Like the band that he had once toured with, Tillman had been raised on Fleetwood Mac and weirdo legends like Sibylle Baier, and had hit the mainstream alongside other now mostly forgotten luminaries of the freak folk scene — Devendra Banhart, Cocorosie. But unlike his contemporaries, Tillman suffused his art with irony, and arch world-weariness. He sang about castration, emasculation, and the end of the world.

That first Father John Misty record was more of a critical hit than a commercial one — Tillman wouldn’t become firmly saturated in online music communities until the release of his next record, the goopy and ecstatic I Love You, Honeybear. But still, he had already changed everything, making detachment seem like the logical endpoint of the freak folk movement, and anything else seem limp and uncool.
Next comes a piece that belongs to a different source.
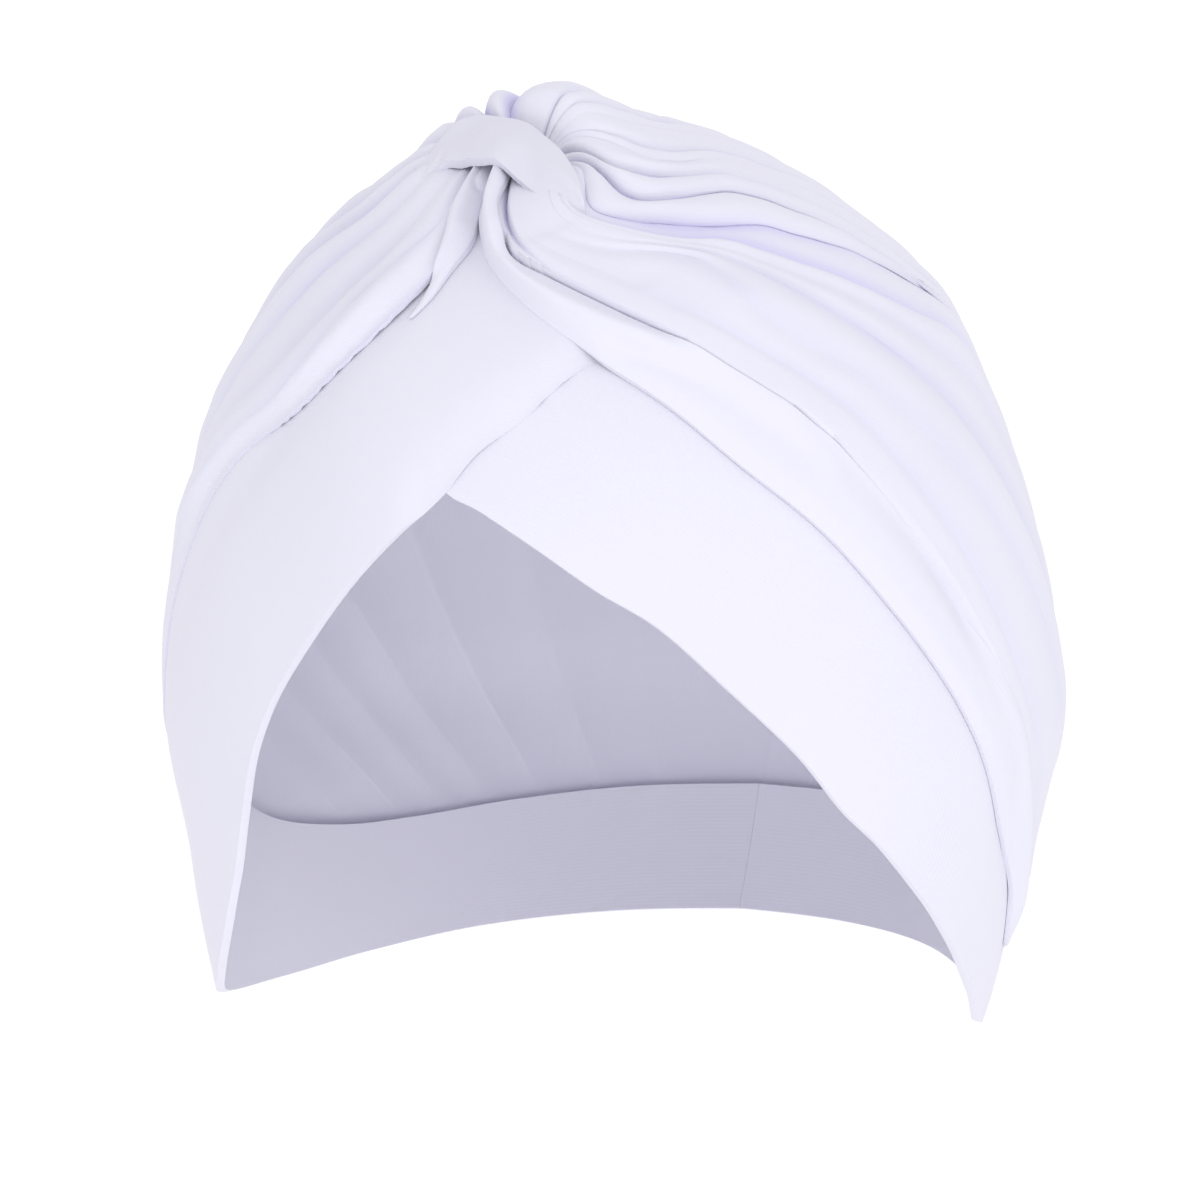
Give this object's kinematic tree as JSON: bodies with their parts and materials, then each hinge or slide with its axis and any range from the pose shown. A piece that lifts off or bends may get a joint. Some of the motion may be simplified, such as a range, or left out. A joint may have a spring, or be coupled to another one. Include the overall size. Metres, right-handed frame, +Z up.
{
  "type": "turban hat",
  "caption": "Pleated stretch-jersey head wrap with crossed front bands and a wound knot at the top front, held in its worn form.",
  "frame": {"origin": "inside of the hat at the top of the wearer's head, where the crown of the head touches the cloth", "axes": "+Z up, -Y the front of the wearer's head, +X the wearer's left"},
  "size_m": [0.1789, 0.1902, 0.1812],
  "materials": {
    "under_band": "matte double-knit jersey, pale lavender white",
    "over_band": "matte double-knit jersey, pale lavender white",
    "front_fold": "matte double-knit jersey, pale lavender white",
    "tuck_fold": "matte double-knit jersey, pale lavender white",
    "crown": "matte pleated jersey, pale lavender white",
    "knot_wrap": "matte jersey stretched over the gathers, pale lavender white"
  },
  "bodies": {
    "root": {"under_band": "under_band", "over_band": "over_band", "front_fold": "front_fold", "tuck_fold": "tuck_fold", "crown": "crown", "knot_wrap": "knot_wrap"}
  },
  "joints": []
}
No band was more immediately and profoundly affected by this shift than Fleet Foxes. After all, their entire sound up to that point had traded on sincerity. Their breakout hit was fashioned on madigrals; their entire aesthetic circled around cool winter breezes, scarves, and Wes Anderson movies. Helplessness Blues, released one year before Father John Misty’s debut, was an album to cook mushroom ragu to. When irony hit, they didn’t have a chance.

And so they disappeared, taking a half a decade hiatus during which songwriter and frontman Robin Pecknold enrolled at university, listened to his favourite records, and kept largely to himself. The band only tried to adopt to the new state of the scene years later, in 2017, with Crack-Up. That album, their third, stayed lyrically sincere while letting everything else turn to post-modern slop — on ‘Cassius, -‘ Pecknold does his best Bon Iver impression, letting the music shift in and out of focus around him.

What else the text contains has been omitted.